WHAT YOU ARE ASKED TO DO -
Reproduce the listing below verbatim.
------------------------------
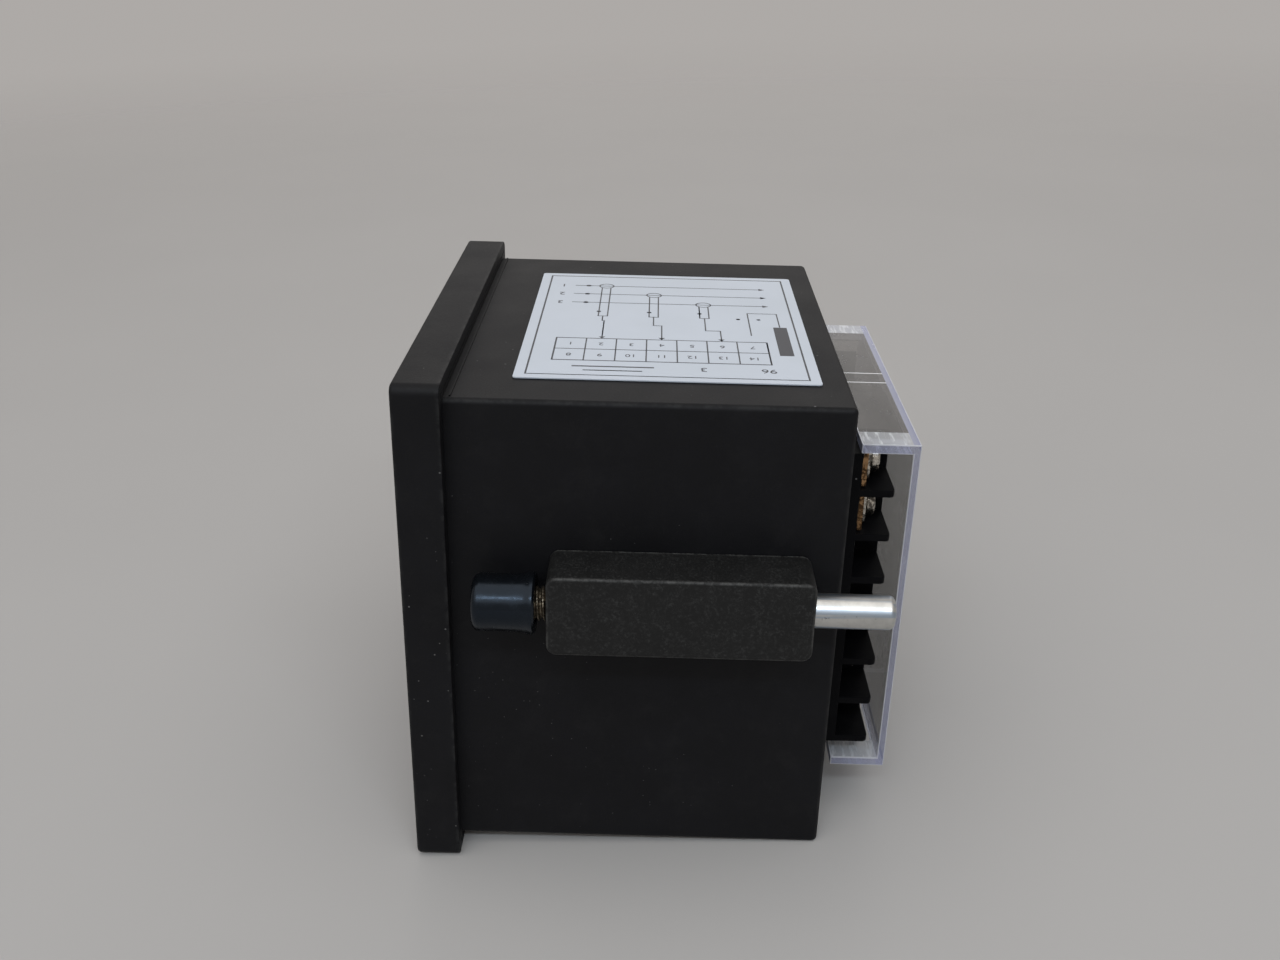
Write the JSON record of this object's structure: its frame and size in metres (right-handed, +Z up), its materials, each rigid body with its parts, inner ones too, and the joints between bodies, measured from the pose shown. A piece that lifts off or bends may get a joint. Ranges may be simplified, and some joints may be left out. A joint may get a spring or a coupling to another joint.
{
  "type": "panel ammeter",
  "caption": "Square panel-mounted digital ammeter with a deep black case, screw clamps on its sides and screw terminals under a clear cover at the rear.",
  "frame": {"origin": "centre of the bounding box on the ground, under the bezel's lower edge", "axes": "+X to the meter's right side seen from the front, +Y from the bezel to the terminals, +Z up"},
  "size_m": [0.1118, 0.09, 0.096],
  "materials": {
    "black_moulding": "fine matt texture",
    "clamp_moulding": "grainy, scuffed pale at the edges",
    "gloss_rubber": "glossy",
    "smoked_acrylic": "polished, see-through",
    "clear_acrylic": "polished, see-through",
    "black_mask": "satin",
    "digit_face": "satin",
    "green_board": "satin lacquer",
    "chip_black": "moulded",
    "board_steel": "plated",
    "core_steel": "varnished sheets",
    "winding_tape": "wound tape",
    "capacitor_sleeve": "shrunk sleeve",
    "suppressor_yellow": "moulded box",
    "varistor_blue": "dipped",
    "trimmer_blue": "moulded",
    "rotor_brass": "turned",
    "fuse_glaze": "clear",
    "nickel": "nickel plate",
    "ring_potting": "potted",
    "copper": "bare copper",
    "terminal_brass": "stamped strip",
    "zinc": "bluish zinc plate",
    "label_film": "satin film"
  },
  "bodies": {
    "meter": {"bezel": "black_moulding", "case_shell": "black_moulding", "terminal_strip_right": "black_moulding", "terminal_strip_left": "black_moulding", "window": "smoked_acrylic", "display_mask": "black_mask", "display_digit_1": "digit_face", "display_digit_2": "digit_face", "display_digit_3": "digit_face", "display_digit_4": "digit_face", "display_board": "green_board", "main_board": "green_board", "terminal_board": "green_board", "display_board_screw_1": "board_steel", "display_board_screw_2": "board_steel", "display_board_screw_3": "board_steel", "display_board_screw_4": "board_steel", "terminal_board_screw_1": "board_steel", "terminal_board_screw_2": "board_steel", "chip_socket": "chip_black", "controller_chip": "chip_black", "display_header": "chip_black", "terminal_header": "chip_black", "rectifier": "chip_black", "regulator": "chip_black", "transformer_core": "core_steel", "transformer_winding": "winding_tape", "reservoir_capacitor_1": "capacitor_sleeve", "reservoir_capacitor_2": "capacitor_sleeve", "trimmer_body": "trimmer_blue", "fuse": "fuse_glaze", "fuse_clip_1": "nickel", "fuse_clip_2": "nickel", "suppression_capacitor": "suppressor_yellow", "varistor": "varistor_blue", "current_transformer": "ring_potting", "primary_wire": "copper", "terminal_plate_1": "terminal_brass", "terminal_plate_2": "terminal_brass", "terminal_plate_3": "terminal_brass", "terminal_plate_4": "terminal_brass", "wiring_label": "label_film"},
    "cover": {"terminal_cover": "clear_acrylic"},
    "clamp_right": {"clamp_block_right": "clamp_moulding"},
    "pad_right": {"rod_cap_right": "gloss_rubber"},
    "rod_right": {"clamp_rod_right": "zinc"},
    "clamp_left": {"clamp_block_left": "clamp_moulding"},
    "pad_left": {"rod_cap_left": "gloss_rubber"},
    "rod_left": {"clamp_rod_left": "zinc"},
    "washer_1": {"terminal_washer_1": "nickel"},
    "washer_2": {"terminal_washer_2": "nickel"},
    "washer_3": {"terminal_washer_3": "nickel"},
    "washer_4": {"terminal_washer_4": "nickel"},
    "screw_1": {"terminal_screw_1": "nickel"},
    "screw_2": {"terminal_screw_2": "nickel"},
    "screw_3": {"terminal_screw_3": "nickel"},
    "screw_4": {"terminal_screw_4": "nickel"},
    "trimmer": {"trimmer_rotor": "rotor_brass"}
  },
  "joints": [
    {"name": "cover_pull", "type": "slide", "parent": "meter", "child": "cover", "axis": [0, 1, 0], "range_m": [0, 0.014]},
    {"name": "clamp_pull_right", "type": "slide", "parent": "meter", "child": "clamp_right", "axis": [1, 0, 0], "range_m": [0, 0.01]},
    {"name": "pad_feed_right", "type": "slide", "parent": "clamp_right", "child": "pad_right", "axis": [0, -1, 0], "range_m": [-0.0017, 0.0028]},
    {"name": "rod_turn_right", "type": "hinge", "parent": "pad_right", "child": "rod_right", "pos_m": [0.0505, -0.03035, 0.058], "axis": [0, -1, 0], "range_deg": [-613, 1009]},
    {"name": "clamp_pull_left", "type": "slide", "parent": "meter", "child": "clamp_left", "axis": [-1, 0, 0], "range_m": [0, 0.01]},
    {"name": "pad_feed_left", "type": "slide", "parent": "clamp_left", "child": "pad_left", "axis": [0, -1, 0], "range_m": [-0.0017, 0.0028]},
    {"name": "rod_turn_left", "type": "hinge", "parent": "pad_left", "child": "rod_left", "pos_m": [-0.0505, -0.03035, 0.058], "axis": [0, -1, 0], "range_deg": [-613, 1009]},
    {"name": "washer_rise_1", "type": "slide", "parent": "meter", "child": "washer_1", "axis": [0, 1, 0], "range_m": [0, 0.003]},
    {"name": "screw_turn_1", "type": "hinge", "parent": "washer_1", "child": "screw_1", "pos_m": [0.0266, 0.03745, 0.0767], "axis": [0, 1, 0], "range_deg": [0, 1801]},
    {"name": "washer_rise_2", "type": "slide", "parent": "meter", "child": "washer_2", "axis": [0, 1, 0], "range_m": [0, 0.003]},
    {"name": "screw_turn_2", "type": "hinge", "parent": "washer_2", "child": "screw_2", "pos_m": [0.0266, 0.03745, 0.0679], "axis": [0, 1, 0], "range_deg": [0, 1801]},
    {"name": "washer_rise_3", "type": "slide", "parent": "meter", "child": "washer_3", "axis": [0, 1, 0], "range_m": [0, 0.003]},
    {"name": "screw_turn_3", "type": "hinge", "parent": "washer_3", "child": "screw_3", "pos_m": [-0.0266, 0.03745, 0.0327], "axis": [0, 1, 0], "range_deg": [0, 1801]},
    {"name": "washer_rise_4", "type": "slide", "parent": "meter", "child": "washer_4", "axis": [0, 1, 0], "range_m": [0, 0.003]},
    {"name": "screw_turn_4", "type": "hinge", "parent": "washer_4", "child": "screw_4", "pos_m": [-0.0266, 0.03745, 0.0239], "axis": [0, 1, 0], "range_deg": [0, 1801]},
    {"name": "trimmer_turn", "type": "hinge", "parent": "meter", "child": "trimmer", "pos_m": [0.03425, -0.00225, 0.031], "axis": [0, 0, 1], "range_deg": [-135, 135]}
  ],
  "couplings": [
    {"joint": "rod_turn_right", "follows": "pad_feed_right", "rad_per_m": 6283.2},
    {"joint": "rod_turn_left", "follows": "pad_feed_left", "rad_per_m": 6283.2},
    {"joint": "screw_turn_1", "follows": "washer_rise_1", "rad_per_m": 10472},
    {"joint": "screw_turn_2", "follows": "washer_rise_2", "rad_per_m": 10472},
    {"joint": "screw_turn_3", "follows": "washer_rise_3", "rad_per_m": 10472},
    {"joint": "screw_turn_4", "follows": "washer_rise_4", "rad_per_m": 10472}
  ]
}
------------------------------
WRITTEN RESPONSE -
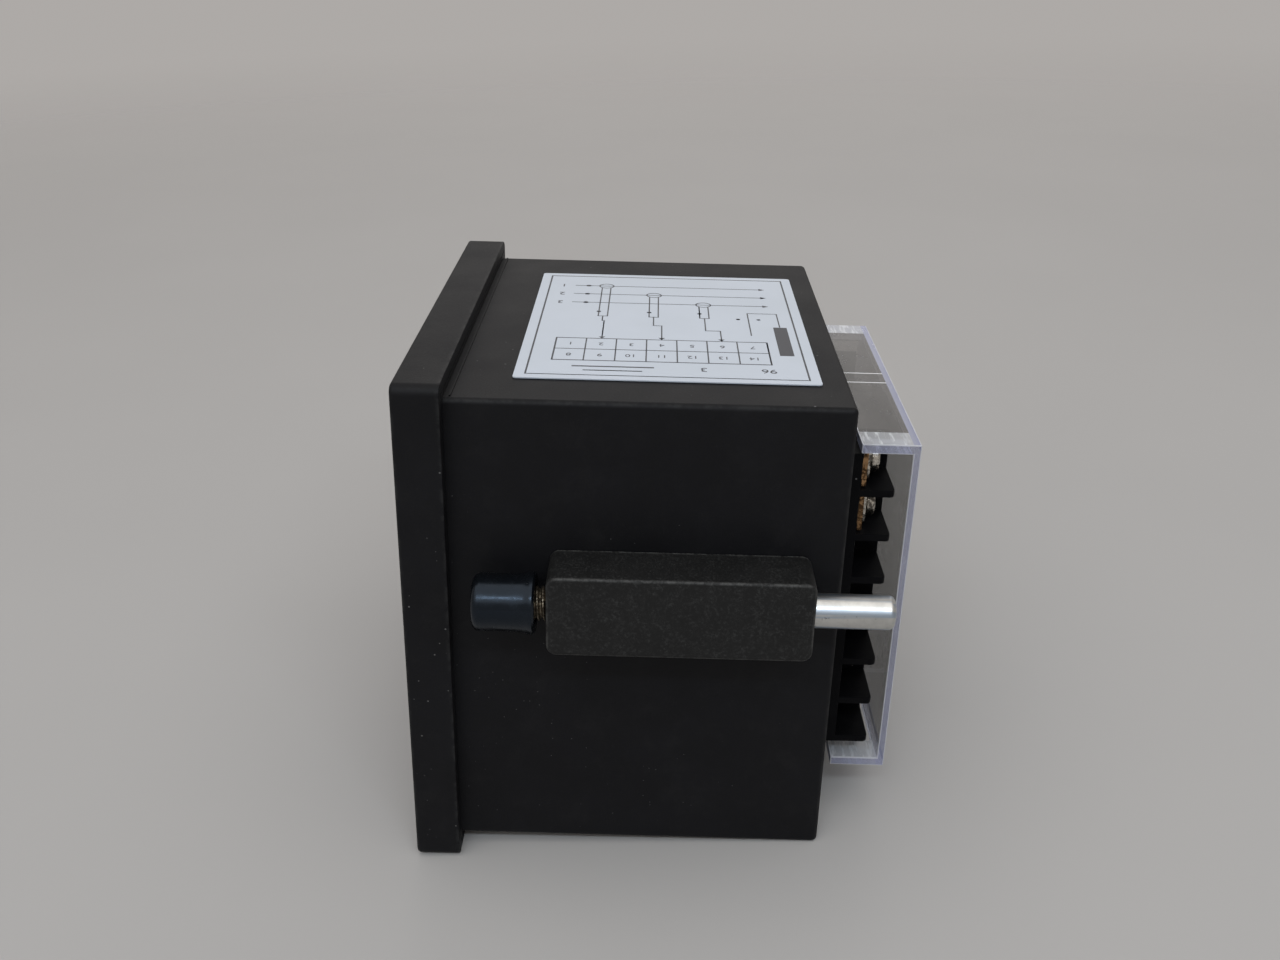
Write the JSON record of this object's structure: its frame and size in metres (right-handed, +Z up), its materials, each rigid body with its parts, inner ones too, and the joints between bodies, measured from the pose shown. A piece that lifts off or bends may get a joint. Ranges may be simplified, and some joints may be left out. A joint may get a spring or a coupling to another joint.
{
  "type": "panel ammeter",
  "caption": "Square panel-mounted digital ammeter with a deep black case, screw clamps on its sides and screw terminals under a clear cover at the rear.",
  "frame": {"origin": "centre of the bounding box on the ground, under the bezel's lower edge", "axes": "+X to the meter's right side seen from the front, +Y from the bezel to the terminals, +Z up"},
  "size_m": [0.1118, 0.09, 0.096],
  "materials": {
    "black_moulding": "fine matt texture",
    "clamp_moulding": "grainy, scuffed pale at the edges",
    "gloss_rubber": "glossy",
    "smoked_acrylic": "polished, see-through",
    "clear_acrylic": "polished, see-through",
    "black_mask": "satin",
    "digit_face": "satin",
    "green_board": "satin lacquer",
    "chip_black": "moulded",
    "board_steel": "plated",
    "core_steel": "varnished sheets",
    "winding_tape": "wound tape",
    "capacitor_sleeve": "shrunk sleeve",
    "suppressor_yellow": "moulded box",
    "varistor_blue": "dipped",
    "trimmer_blue": "moulded",
    "rotor_brass": "turned",
    "fuse_glaze": "clear",
    "nickel": "nickel plate",
    "ring_potting": "potted",
    "copper": "bare copper",
    "terminal_brass": "stamped strip",
    "zinc": "bluish zinc plate",
    "label_film": "satin film"
  },
  "bodies": {
    "meter": {"bezel": "black_moulding", "case_shell": "black_moulding", "terminal_strip_right": "black_moulding", "terminal_strip_left": "black_moulding", "window": "smoked_acrylic", "display_mask": "black_mask", "display_digit_1": "digit_face", "display_digit_2": "digit_face", "display_digit_3": "digit_face", "display_digit_4": "digit_face", "display_board": "green_board", "main_board": "green_board", "terminal_board": "green_board", "display_board_screw_1": "board_steel", "display_board_screw_2": "board_steel", "display_board_screw_3": "board_steel", "display_board_screw_4": "board_steel", "terminal_board_screw_1": "board_steel", "terminal_board_screw_2": "board_steel", "chip_socket": "chip_black", "controller_chip": "chip_black", "display_header": "chip_black", "terminal_header": "chip_black", "rectifier": "chip_black", "regulator": "chip_black", "transformer_core": "core_steel", "transformer_winding": "winding_tape", "reservoir_capacitor_1": "capacitor_sleeve", "reservoir_capacitor_2": "capacitor_sleeve", "trimmer_body": "trimmer_blue", "fuse": "fuse_glaze", "fuse_clip_1": "nickel", "fuse_clip_2": "nickel", "suppression_capacitor": "suppressor_yellow", "varistor": "varistor_blue", "current_transformer": "ring_potting", "primary_wire": "copper", "terminal_plate_1": "terminal_brass", "terminal_plate_2": "terminal_brass", "terminal_plate_3": "terminal_brass", "terminal_plate_4": "terminal_brass", "wiring_label": "label_film"},
    "cover": {"terminal_cover": "clear_acrylic"},
    "clamp_right": {"clamp_block_right": "clamp_moulding"},
    "pad_right": {"rod_cap_right": "gloss_rubber"},
    "rod_right": {"clamp_rod_right": "zinc"},
    "clamp_left": {"clamp_block_left": "clamp_moulding"},
    "pad_left": {"rod_cap_left": "gloss_rubber"},
    "rod_left": {"clamp_rod_left": "zinc"},
    "washer_1": {"terminal_washer_1": "nickel"},
    "washer_2": {"terminal_washer_2": "nickel"},
    "washer_3": {"terminal_washer_3": "nickel"},
    "washer_4": {"terminal_washer_4": "nickel"},
    "screw_1": {"terminal_screw_1": "nickel"},
    "screw_2": {"terminal_screw_2": "nickel"},
    "screw_3": {"terminal_screw_3": "nickel"},
    "screw_4": {"terminal_screw_4": "nickel"},
    "trimmer": {"trimmer_rotor": "rotor_brass"}
  },
  "joints": [
    {"name": "cover_pull", "type": "slide", "parent": "meter", "child": "cover", "axis": [0, 1, 0], "range_m": [0, 0.014]},
    {"name": "clamp_pull_right", "type": "slide", "parent": "meter", "child": "clamp_right", "axis": [1, 0, 0], "range_m": [0, 0.01]},
    {"name": "pad_feed_right", "type": "slide", "parent": "clamp_right", "child": "pad_right", "axis": [0, -1, 0], "range_m": [-0.0017, 0.0028]},
    {"name": "rod_turn_right", "type": "hinge", "parent": "pad_right", "child": "rod_right", "pos_m": [0.0505, -0.03035, 0.058], "axis": [0, -1, 0], "range_deg": [-613, 1009]},
    {"name": "clamp_pull_left", "type": "slide", "parent": "meter", "child": "clamp_left", "axis": [-1, 0, 0], "range_m": [0, 0.01]},
    {"name": "pad_feed_left", "type": "slide", "parent": "clamp_left", "child": "pad_left", "axis": [0, -1, 0], "range_m": [-0.0017, 0.0028]},
    {"name": "rod_turn_left", "type": "hinge", "parent": "pad_left", "child": "rod_left", "pos_m": [-0.0505, -0.03035, 0.058], "axis": [0, -1, 0], "range_deg": [-613, 1009]},
    {"name": "washer_rise_1", "type": "slide", "parent": "meter", "child": "washer_1", "axis": [0, 1, 0], "range_m": [0, 0.003]},
    {"name": "screw_turn_1", "type": "hinge", "parent": "washer_1", "child": "screw_1", "pos_m": [0.0266, 0.03745, 0.0767], "axis": [0, 1, 0], "range_deg": [0, 1801]},
    {"name": "washer_rise_2", "type": "slide", "parent": "meter", "child": "washer_2", "axis": [0, 1, 0], "range_m": [0, 0.003]},
    {"name": "screw_turn_2", "type": "hinge", "parent": "washer_2", "child": "screw_2", "pos_m": [0.0266, 0.03745, 0.0679], "axis": [0, 1, 0], "range_deg": [0, 1801]},
    {"name": "washer_rise_3", "type": "slide", "parent": "meter", "child": "washer_3", "axis": [0, 1, 0], "range_m": [0, 0.003]},
    {"name": "screw_turn_3", "type": "hinge", "parent": "washer_3", "child": "screw_3", "pos_m": [-0.0266, 0.03745, 0.0327], "axis": [0, 1, 0], "range_deg": [0, 1801]},
    {"name": "washer_rise_4", "type": "slide", "parent": "meter", "child": "washer_4", "axis": [0, 1, 0], "range_m": [0, 0.003]},
    {"name": "screw_turn_4", "type": "hinge", "parent": "washer_4", "child": "screw_4", "pos_m": [-0.0266, 0.03745, 0.0239], "axis": [0, 1, 0], "range_deg": [0, 1801]},
    {"name": "trimmer_turn", "type": "hinge", "parent": "meter", "child": "trimmer", "pos_m": [0.03425, -0.00225, 0.031], "axis": [0, 0, 1], "range_deg": [-135, 135]}
  ],
  "couplings": [
    {"joint": "rod_turn_right", "follows": "pad_feed_right", "rad_per_m": 6283.2},
    {"joint": "rod_turn_left", "follows": "pad_feed_left", "rad_per_m": 6283.2},
    {"joint": "screw_turn_1", "follows": "washer_rise_1", "rad_per_m": 10472},
    {"joint": "screw_turn_2", "follows": "washer_rise_2", "rad_per_m": 10472},
    {"joint": "screw_turn_3", "follows": "washer_rise_3", "rad_per_m": 10472},
    {"joint": "screw_turn_4", "follows": "washer_rise_4", "rad_per_m": 10472}
  ]
}